### WHAT YOU ARE ASKED TO DO
Copy each line exactly. Leave nothing out.

### SUPPLIED INFORMATION
===============

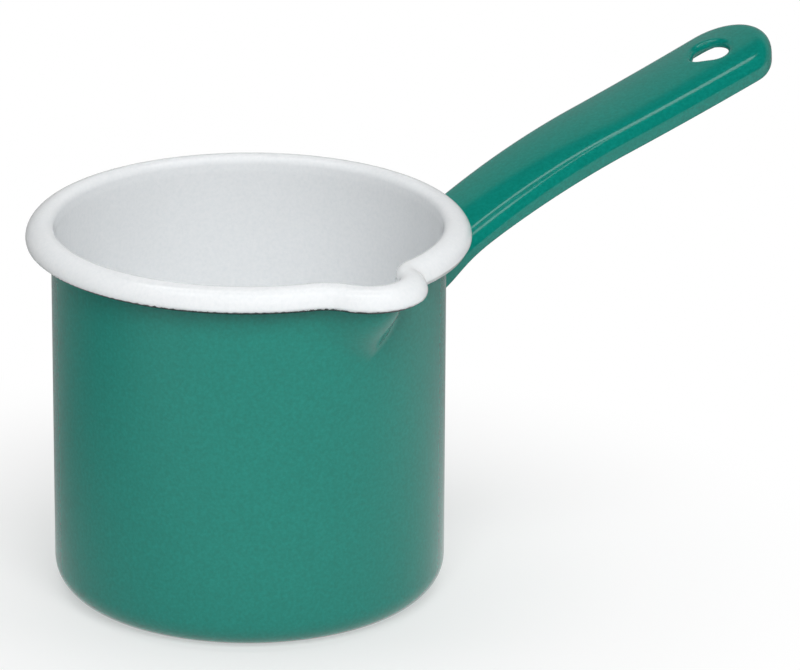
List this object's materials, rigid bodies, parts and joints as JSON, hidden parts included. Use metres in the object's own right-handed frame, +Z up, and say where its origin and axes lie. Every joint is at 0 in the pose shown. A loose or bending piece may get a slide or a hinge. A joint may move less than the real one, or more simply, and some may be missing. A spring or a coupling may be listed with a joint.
{
  "type": "milk pan",
  "caption": "Enamelled steel milk pan with a rolled rim bead, a pressed pouring lip and a channel handle with a hanging eye.",
  "frame": {"origin": "centre of the foot, on the vessel's axis, at the level that the pan stands on", "axes": "+X along the handle, -Y through the pouring lip, +Z up along the vessel's axis"},
  "size_m": [0.2786, 0.1483, 0.142],
  "materials": {
    "steel": "deep drawn low-carbon steel, covered by enamel",
    "white_enamel": "glossy white vitreous enamel",
    "green_enamel": "glossy bluish green vitreous enamel with a fine mottle",
    "ground_coat": "dark glossy ground coat"
  },
  "bodies": {
    "root": {"vessel": "steel", "inside_enamel": "white_enamel", "outside_enamel": "green_enamel", "base_enamel": "ground_coat", "handle": "steel", "handle_weld": "green_enamel", "handle_enamel": "green_enamel"}
  },
  "joints": []
}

===============

### TASK SOLUTION
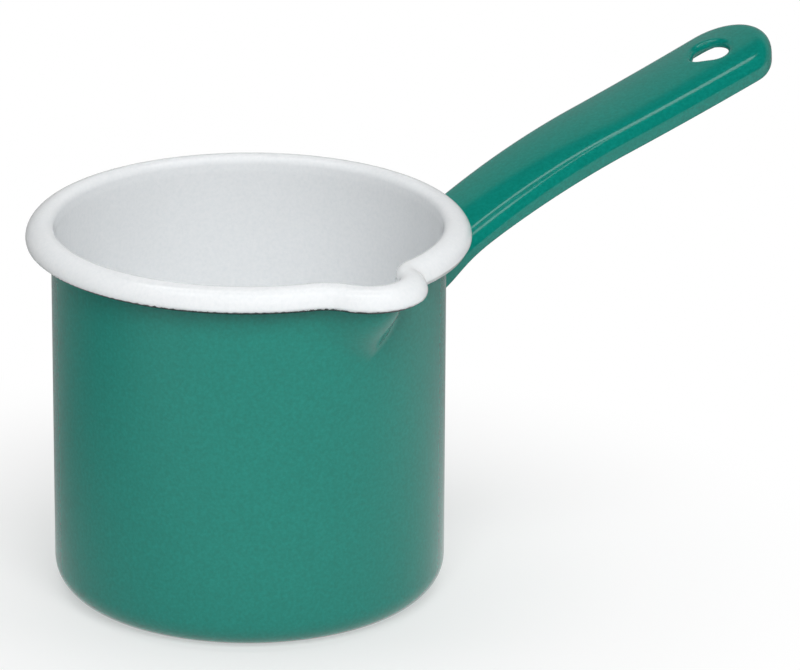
List this object's materials, rigid bodies, parts and joints as JSON, hidden parts included. Use metres in the object's own right-handed frame, +Z up, and say where its origin and axes lie. Every joint is at 0 in the pose shown. A loose or bending piece may get a slide or a hinge. A joint may move less than the real one, or more simply, and some may be missing. A spring or a coupling may be listed with a joint.
{
  "type": "milk pan",
  "caption": "Enamelled steel milk pan with a rolled rim bead, a pressed pouring lip and a channel handle with a hanging eye.",
  "frame": {"origin": "centre of the foot, on the vessel's axis, at the level that the pan stands on", "axes": "+X along the handle, -Y through the pouring lip, +Z up along the vessel's axis"},
  "size_m": [0.2786, 0.1483, 0.142],
  "materials": {
    "steel": "deep drawn low-carbon steel, covered by enamel",
    "white_enamel": "glossy white vitreous enamel",
    "green_enamel": "glossy bluish green vitreous enamel with a fine mottle",
    "ground_coat": "dark glossy ground coat"
  },
  "bodies": {
    "root": {"vessel": "steel", "inside_enamel": "white_enamel", "outside_enamel": "green_enamel", "base_enamel": "ground_coat", "handle": "steel", "handle_weld": "green_enamel", "handle_enamel": "green_enamel"}
  },
  "joints": []
}